I gave them what little food I had. Some cheese, tinned ham and biscuits for the children. It was rich food compared to what they ate but they seemed to like it. It did not change their situation one bit, but selfishly it made me feel better.
|The Hmong say they just want to live in peace |
and without fear [Photo: Tony Birtley]
On the day before I was finally allowed to leave two men came to the settlement. They had walked for two days from another village to see me.
They dropped to their knees in front of me and begged me for help, to save them. They cried, sobbing like children. One man was 40 and, while he carried a gun, he had the expression of a helpless child.
"I am from Moua family," he explained. "Five hundred members of our family have been killed and we now have only 53 family members left. You are a representative from a big country, could you please consider saving us as well?"
The innocence of the request struck me. The naivety of this man before me, the desperation, and the reality that I could do nothing apart from tell their story.
People began to come to me to ask if there was anything I could give them.
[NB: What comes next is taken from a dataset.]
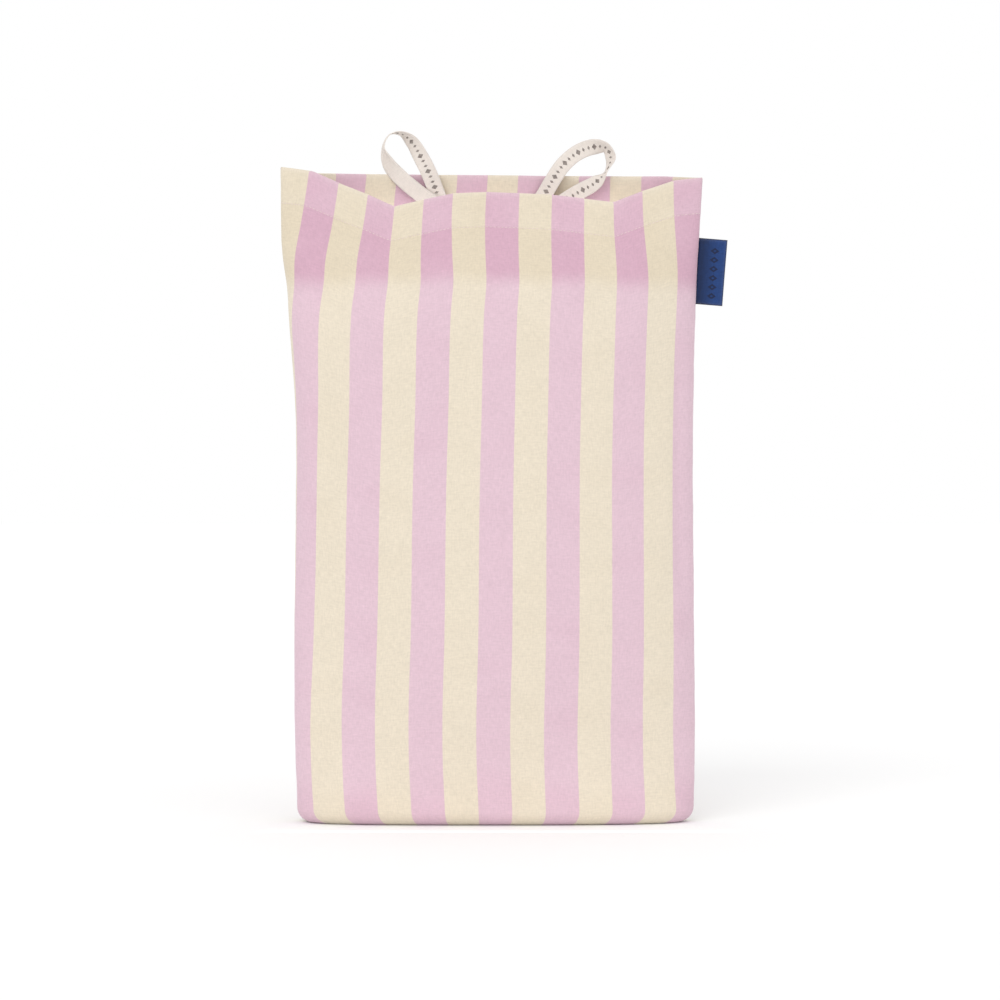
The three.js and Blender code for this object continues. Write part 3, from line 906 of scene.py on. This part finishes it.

The old CIA man, now with his pipe and not the grenade launcher, shook my hand. "Please help us," he said. "I want to see a city before I die."
This jungle for the Hmong is a place of nightmares and dreams, the nightmare of what their life is and the dream of what they want it to become, safe.
And they reluctantly accepted that the Westerner who had spent almost a week with them was not about to instantly change their fortunes.
The village turned out to bid me farewell, dropped to their knees in prayer as the leader blessed our journey, and I followed the young fighters out of the village, beginning the gruelling journey back to civilisation.
After two days we made it back to the dirt road and my lift was waiting.
I shook hand with the young fighters, and then they turned and were gone.